Image shows a little boy.
An infant participating in the study wore a hat with two small cameras to capture the infant’s point of view. Image credit: parents/Duke.
About this neuroscience research article

Funding: The research was supported by grants from the National Institutes of Health (T32 DC000035, DP5-OD019812, HD-037082).

Benjamin Wolozin is Co-Founder and Chief Scientific Officer for Aquinnah Pharmaceuticals Inc.

Source: Kara Manke — Duke University
Publisher: Organized by NeuroscienceNews.com
Image Source: Image credited to the parents/Duke.
Original Research: Bergelson E. and Aslin R. N., “Nature and origins of the lexicon in 6‑mo‑olds,” Proceedings of the National Academy of Sciences. Published online November 20, 2017. DOI: 10.1073/pnas.1712966114

Abstract

Nature and origins of the lexicon in 6‑mo‑olds

Previous research found that six-month-olds understand common nouns.
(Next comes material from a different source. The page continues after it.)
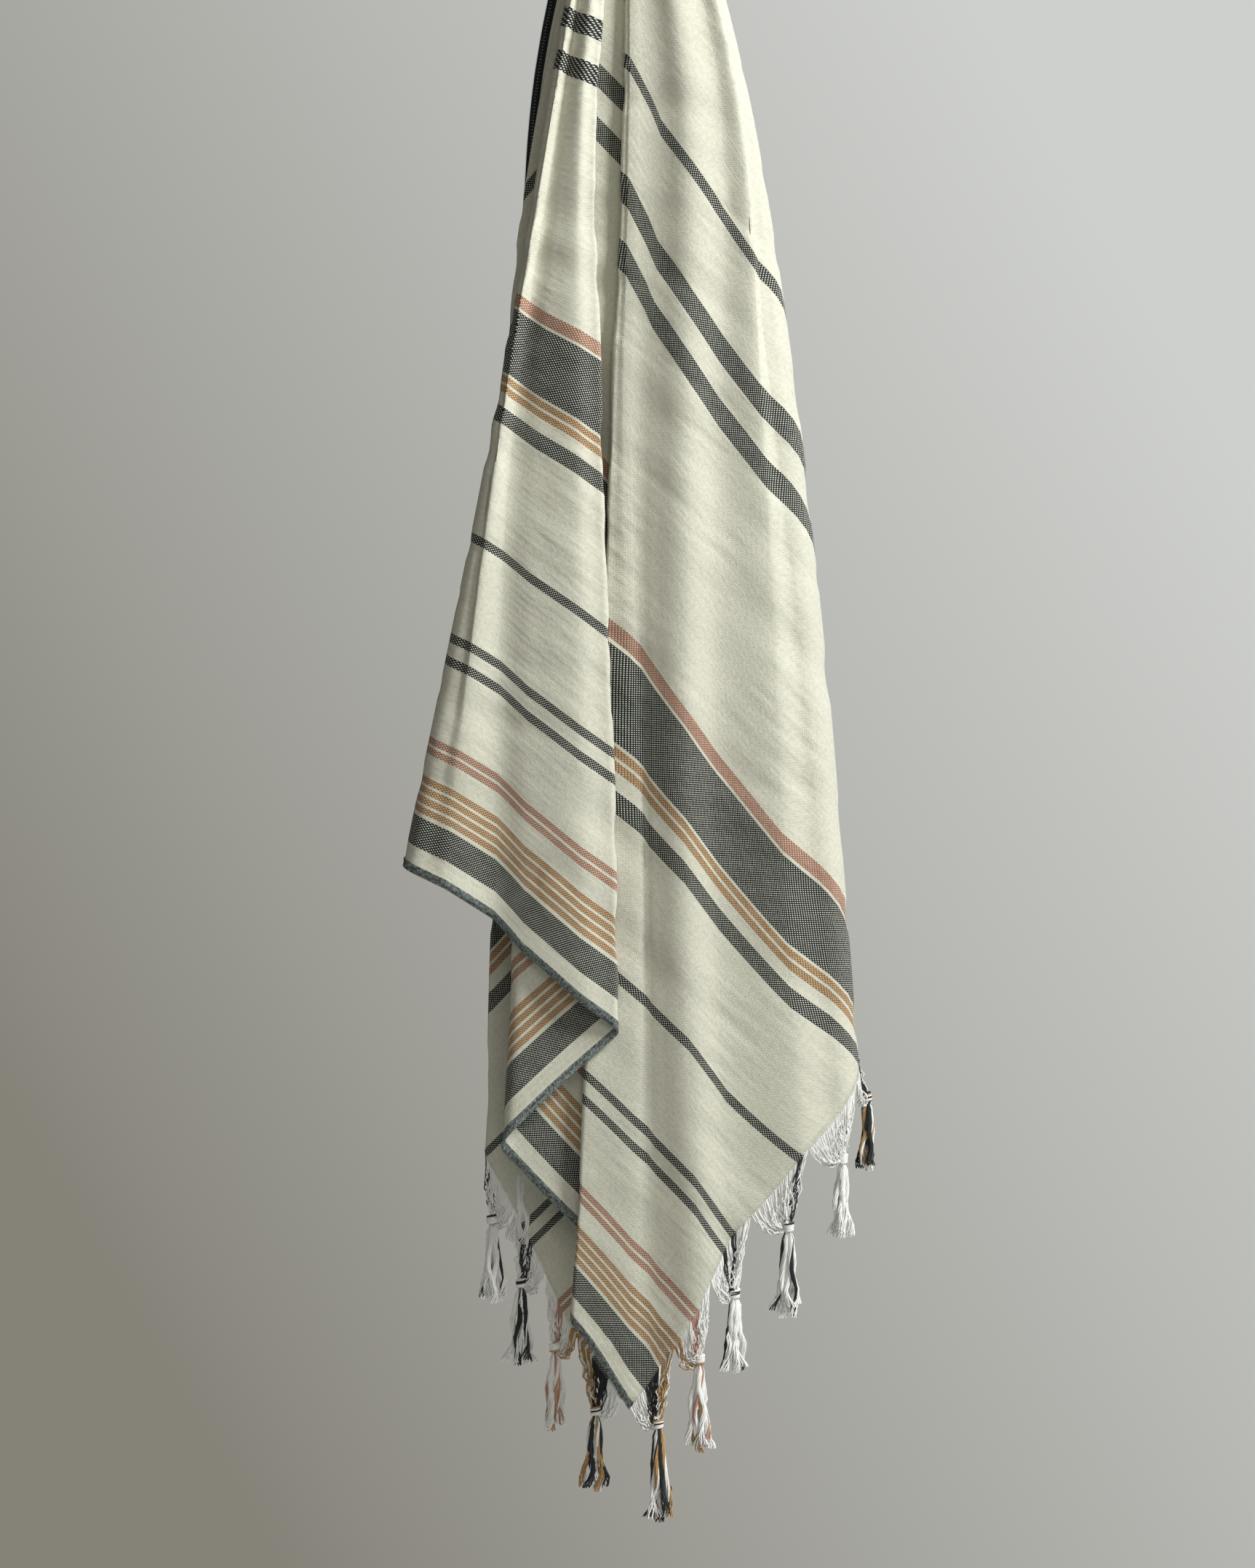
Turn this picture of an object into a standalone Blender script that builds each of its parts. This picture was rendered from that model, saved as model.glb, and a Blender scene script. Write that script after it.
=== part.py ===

This study asked whether the nascent lexicon of 6‑month-olds already shows hallmarks of mature lexical structure, such as cross-word relations, and whether features of the home language environment that relate to later vocabulary are detectable at this early stage. Using both in-lab comprehension measures and home recordings from the same infants, the authors found evidence of cross-word structure: infants looked more at named targets when the competing image was semantically unrelated than when it was related, mirroring patterns seen in older learners. They also found early links between home language input and lab comprehension: when referents of words were present and attended to in home recordings, infants’ comprehension in the lab tended to be stronger. These findings suggest that cross-word relations form early and that the home learning environment helps shape the emerging lexicon from the outset.